The Impact of the Internet of Things on Manufacturing
By Adam Beckerman, partner-in-charge of Manufacturing and Distribution, and David Siegel, assurance senior manager
Imagine a world in which industrial accidents don’t happen, a world where scrap doesn’t exist, a world where machines don’t break. In the next couple of decades, all of this could exist, and that will only scratch the surface.
The world is becoming more and more connected, and through the use of economical sensors and powerful analytical and predictive software, known as the Internet of Things, the manufacturing floor is ripe for a revolution. The technology that today is only available to the largest and wealthiest manufacturers will soon be available to the masses. Those that harness the power of information will succeed; those that don’t will be left to rust.
What is the Internet of Things?
According to the Oxford Dictionary, the Internet of Things is “the interconnection via the Internet of computing devices embedded in everyday objects, enabling them to send and receive data.” Due to the drastically reduced cost of sensors and computing power over the past several years, the future of the factory floor will include millions of sensors on a variety of machines that produce terabytes of data. Successful manufacturers will harness this data and use it to improve efficiency and drive down costs, but how?
One of the most popular and well-publicized uses of the Internet of Things in the industrial setting is to track usage of machines and predict when they are going to break down. Startup Uptake and industrial giant GE are investing significant dollars to deliver sensors and software that will predict when machines should be serviced. By eliminating unplanned downtime, factories will cut out one of the most costly variables that lead to delays and unneeded costs on the manufacturing floor.
By attaching sensors to different machines in the production process, companies are able to track progress from across the world and immediately be notified when a line goes down. This saves manufacturers from having to wait until the end of the day, or the end of the month, to see if production targets are being met. Companies are also able to share progress with customers and vendors, bringing new meaning to just-in-time production. In addition, the costs of carrying inventory will be greatly reduced since companies will know exactly when they need parts, and exactly when those parts will be delivered.
The Human Implication
Not only are sensors being placed on machines, but sensors can also be placed on human resources on the manufacturing floor. Companies are already investing in equipment that enables employees to biometrically clock in and clock out of work. In the future, employees could carry an RFID sensor that automatically clocks employees in when they enter the factory, tracks time associated with individual jobs and could even detect if an employee is not keeping up with a benchmark speed. Using sensors, employers could identify employees that need extra training or identify the best performers based on hard data. From a safety perspective, managers could track the physical location of their employees should an accident occur, and the employer would have unprecedented visibility into the actions of laborers.

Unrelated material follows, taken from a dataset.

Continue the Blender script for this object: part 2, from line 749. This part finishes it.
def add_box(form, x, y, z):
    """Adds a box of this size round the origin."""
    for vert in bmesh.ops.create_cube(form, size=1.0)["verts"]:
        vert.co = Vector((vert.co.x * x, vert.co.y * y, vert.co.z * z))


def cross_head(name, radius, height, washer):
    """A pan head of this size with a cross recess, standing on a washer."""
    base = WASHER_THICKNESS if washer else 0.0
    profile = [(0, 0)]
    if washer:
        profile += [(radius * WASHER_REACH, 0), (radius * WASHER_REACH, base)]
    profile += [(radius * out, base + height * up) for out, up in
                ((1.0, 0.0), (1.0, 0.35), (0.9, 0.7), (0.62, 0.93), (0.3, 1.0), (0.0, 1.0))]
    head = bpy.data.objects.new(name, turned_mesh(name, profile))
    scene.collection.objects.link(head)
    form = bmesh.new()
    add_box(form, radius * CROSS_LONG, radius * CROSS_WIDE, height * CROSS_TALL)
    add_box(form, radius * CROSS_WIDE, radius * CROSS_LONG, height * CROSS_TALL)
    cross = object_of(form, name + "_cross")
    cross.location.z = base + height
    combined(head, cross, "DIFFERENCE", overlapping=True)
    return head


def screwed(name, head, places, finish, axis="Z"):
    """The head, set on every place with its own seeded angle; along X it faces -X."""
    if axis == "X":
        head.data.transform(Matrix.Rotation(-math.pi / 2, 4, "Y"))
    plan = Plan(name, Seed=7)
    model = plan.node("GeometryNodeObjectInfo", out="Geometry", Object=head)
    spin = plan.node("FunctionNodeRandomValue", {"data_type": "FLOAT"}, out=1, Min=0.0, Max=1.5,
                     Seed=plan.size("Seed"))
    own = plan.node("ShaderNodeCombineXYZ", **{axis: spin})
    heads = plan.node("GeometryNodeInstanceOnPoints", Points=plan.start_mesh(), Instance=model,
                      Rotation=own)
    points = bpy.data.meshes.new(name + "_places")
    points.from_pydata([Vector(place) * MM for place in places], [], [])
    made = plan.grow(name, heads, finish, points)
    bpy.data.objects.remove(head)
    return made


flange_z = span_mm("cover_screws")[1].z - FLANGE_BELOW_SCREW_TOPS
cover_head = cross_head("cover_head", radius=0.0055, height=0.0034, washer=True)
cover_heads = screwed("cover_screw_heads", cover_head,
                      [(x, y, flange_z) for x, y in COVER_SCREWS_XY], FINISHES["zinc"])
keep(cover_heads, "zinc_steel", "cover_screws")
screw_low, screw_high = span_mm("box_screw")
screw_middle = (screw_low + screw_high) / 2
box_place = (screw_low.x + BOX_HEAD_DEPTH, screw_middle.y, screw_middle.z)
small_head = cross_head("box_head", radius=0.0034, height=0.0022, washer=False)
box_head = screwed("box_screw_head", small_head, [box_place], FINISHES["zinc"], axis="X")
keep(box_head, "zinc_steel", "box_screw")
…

Not only are advances in tracking equipment inevitable, but the processes in which employees are trained are destined to see drastic changes as well. In the future, employees will use “wearable” technology such as interactive eyeglasses that provide employees with real-time assistance. Individuals working on the manufacturing floor will be able to read manuals through a screen on their eyeglasses and show a problem to a help desk that can provide assistance, all without ever taking their eyes off the task at hand. These types of technologies are already in the works.
Movement of Goods
One of the leading causes of accidents in manufacturing plants is human error. The more processes that can be automated, the safer manufacturing plants will become. One exciting improvement coming soon to manufacturing floors will be autonomous material movers. This technology will reduce accidents, reduce costs and improve efficiencies.

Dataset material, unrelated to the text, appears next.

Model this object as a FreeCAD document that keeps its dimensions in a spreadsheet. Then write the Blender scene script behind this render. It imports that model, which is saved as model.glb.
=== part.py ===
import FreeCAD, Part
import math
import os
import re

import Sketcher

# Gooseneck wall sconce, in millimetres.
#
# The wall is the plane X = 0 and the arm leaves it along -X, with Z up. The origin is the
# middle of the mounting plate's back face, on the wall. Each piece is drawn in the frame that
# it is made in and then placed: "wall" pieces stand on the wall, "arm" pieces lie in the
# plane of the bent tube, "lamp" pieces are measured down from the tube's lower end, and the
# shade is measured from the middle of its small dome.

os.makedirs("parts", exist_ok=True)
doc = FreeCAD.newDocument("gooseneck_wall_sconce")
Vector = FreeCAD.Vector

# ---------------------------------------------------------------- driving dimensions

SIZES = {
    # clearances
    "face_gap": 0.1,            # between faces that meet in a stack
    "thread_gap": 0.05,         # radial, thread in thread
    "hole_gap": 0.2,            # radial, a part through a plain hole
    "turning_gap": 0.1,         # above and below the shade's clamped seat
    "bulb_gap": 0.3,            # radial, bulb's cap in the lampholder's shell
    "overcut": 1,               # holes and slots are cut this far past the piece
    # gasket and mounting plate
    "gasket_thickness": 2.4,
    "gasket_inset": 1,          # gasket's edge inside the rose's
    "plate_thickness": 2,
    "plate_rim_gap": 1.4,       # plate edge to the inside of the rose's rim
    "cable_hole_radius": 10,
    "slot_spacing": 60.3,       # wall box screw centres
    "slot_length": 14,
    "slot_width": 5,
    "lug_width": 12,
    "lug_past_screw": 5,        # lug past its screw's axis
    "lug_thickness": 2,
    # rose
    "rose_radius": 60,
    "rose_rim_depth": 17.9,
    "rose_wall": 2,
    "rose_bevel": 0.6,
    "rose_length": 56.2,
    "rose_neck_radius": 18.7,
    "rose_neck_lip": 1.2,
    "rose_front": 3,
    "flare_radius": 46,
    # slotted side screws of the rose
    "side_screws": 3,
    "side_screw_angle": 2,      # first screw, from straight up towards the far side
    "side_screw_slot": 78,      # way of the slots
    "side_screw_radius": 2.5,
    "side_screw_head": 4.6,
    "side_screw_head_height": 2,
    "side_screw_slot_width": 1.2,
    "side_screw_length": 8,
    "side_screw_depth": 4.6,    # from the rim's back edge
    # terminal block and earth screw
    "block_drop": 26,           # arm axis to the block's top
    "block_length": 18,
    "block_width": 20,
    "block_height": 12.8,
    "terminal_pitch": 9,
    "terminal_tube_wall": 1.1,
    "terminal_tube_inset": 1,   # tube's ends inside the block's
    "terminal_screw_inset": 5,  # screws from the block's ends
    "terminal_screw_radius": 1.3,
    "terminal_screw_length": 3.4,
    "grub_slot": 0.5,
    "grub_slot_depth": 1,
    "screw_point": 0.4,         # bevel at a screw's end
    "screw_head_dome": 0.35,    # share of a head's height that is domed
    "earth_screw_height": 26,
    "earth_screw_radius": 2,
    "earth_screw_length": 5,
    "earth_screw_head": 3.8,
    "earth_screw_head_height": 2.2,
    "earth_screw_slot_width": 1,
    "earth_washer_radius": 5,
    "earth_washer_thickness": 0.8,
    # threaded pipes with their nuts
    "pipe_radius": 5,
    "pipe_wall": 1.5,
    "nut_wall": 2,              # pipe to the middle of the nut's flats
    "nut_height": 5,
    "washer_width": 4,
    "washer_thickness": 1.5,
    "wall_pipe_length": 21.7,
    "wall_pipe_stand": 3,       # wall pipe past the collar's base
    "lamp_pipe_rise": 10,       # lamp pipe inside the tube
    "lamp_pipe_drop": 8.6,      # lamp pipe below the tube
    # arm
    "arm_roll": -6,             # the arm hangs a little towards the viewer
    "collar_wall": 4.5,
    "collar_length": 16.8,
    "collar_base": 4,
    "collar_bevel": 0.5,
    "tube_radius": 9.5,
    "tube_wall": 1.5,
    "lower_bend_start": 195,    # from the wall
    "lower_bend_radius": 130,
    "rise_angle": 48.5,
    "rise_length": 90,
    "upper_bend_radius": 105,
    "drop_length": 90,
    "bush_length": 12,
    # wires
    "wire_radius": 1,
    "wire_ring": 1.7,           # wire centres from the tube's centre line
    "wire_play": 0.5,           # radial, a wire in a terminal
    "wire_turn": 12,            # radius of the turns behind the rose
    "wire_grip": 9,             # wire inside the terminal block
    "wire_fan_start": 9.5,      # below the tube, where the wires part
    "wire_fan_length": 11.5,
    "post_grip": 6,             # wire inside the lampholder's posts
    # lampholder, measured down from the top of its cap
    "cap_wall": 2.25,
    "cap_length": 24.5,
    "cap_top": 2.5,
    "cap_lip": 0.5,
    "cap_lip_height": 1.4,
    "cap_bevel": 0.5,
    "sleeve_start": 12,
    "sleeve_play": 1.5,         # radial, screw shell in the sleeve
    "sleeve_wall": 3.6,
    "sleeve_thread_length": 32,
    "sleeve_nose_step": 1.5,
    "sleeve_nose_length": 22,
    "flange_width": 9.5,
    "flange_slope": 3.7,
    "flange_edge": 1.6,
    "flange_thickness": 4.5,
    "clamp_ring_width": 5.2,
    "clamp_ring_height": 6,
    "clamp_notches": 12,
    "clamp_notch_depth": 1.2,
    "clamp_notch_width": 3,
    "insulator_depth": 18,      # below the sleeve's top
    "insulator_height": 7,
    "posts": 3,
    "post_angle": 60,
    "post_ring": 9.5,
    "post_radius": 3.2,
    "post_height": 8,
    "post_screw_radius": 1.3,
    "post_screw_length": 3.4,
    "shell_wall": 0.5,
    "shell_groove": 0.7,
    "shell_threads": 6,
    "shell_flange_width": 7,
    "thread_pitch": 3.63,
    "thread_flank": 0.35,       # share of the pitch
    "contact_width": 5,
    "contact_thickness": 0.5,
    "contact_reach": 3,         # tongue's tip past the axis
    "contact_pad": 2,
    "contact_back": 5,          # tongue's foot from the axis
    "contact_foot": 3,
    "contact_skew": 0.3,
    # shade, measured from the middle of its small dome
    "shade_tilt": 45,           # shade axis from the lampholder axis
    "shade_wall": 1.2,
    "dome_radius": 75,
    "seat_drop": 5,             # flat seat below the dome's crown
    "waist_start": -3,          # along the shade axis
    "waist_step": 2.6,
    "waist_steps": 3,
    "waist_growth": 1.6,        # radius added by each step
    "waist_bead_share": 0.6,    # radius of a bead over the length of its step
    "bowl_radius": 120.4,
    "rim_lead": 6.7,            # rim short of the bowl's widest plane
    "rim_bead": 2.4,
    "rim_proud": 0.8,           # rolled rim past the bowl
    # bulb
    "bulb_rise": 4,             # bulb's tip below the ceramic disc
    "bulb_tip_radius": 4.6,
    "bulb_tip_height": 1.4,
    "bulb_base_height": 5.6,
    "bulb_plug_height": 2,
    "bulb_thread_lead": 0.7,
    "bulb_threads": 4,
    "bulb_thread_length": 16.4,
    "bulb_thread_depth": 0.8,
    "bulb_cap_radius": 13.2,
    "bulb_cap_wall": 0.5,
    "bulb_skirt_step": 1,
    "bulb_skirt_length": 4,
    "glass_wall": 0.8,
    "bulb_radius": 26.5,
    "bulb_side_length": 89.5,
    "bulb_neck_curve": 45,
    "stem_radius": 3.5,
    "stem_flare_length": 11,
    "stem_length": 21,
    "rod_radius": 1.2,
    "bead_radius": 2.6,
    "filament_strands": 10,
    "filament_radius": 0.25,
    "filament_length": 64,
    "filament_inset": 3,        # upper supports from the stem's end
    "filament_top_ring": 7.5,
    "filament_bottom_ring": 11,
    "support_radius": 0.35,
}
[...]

In the connected world that we live in, U.S. manufacturers are no longer the low-cost provider. U.S. manufacturers must compete on speed and quality without pricing themselves out of the market. U.S. companies will have to invest in new technology to keep prices low while at the same time lowering lead time and not sacrificing quality. The next decade will see a revolution on the factory floor with more processes becoming automated and tracked meticulously through the use of sensors and powerful data analytics in the Internet of Things.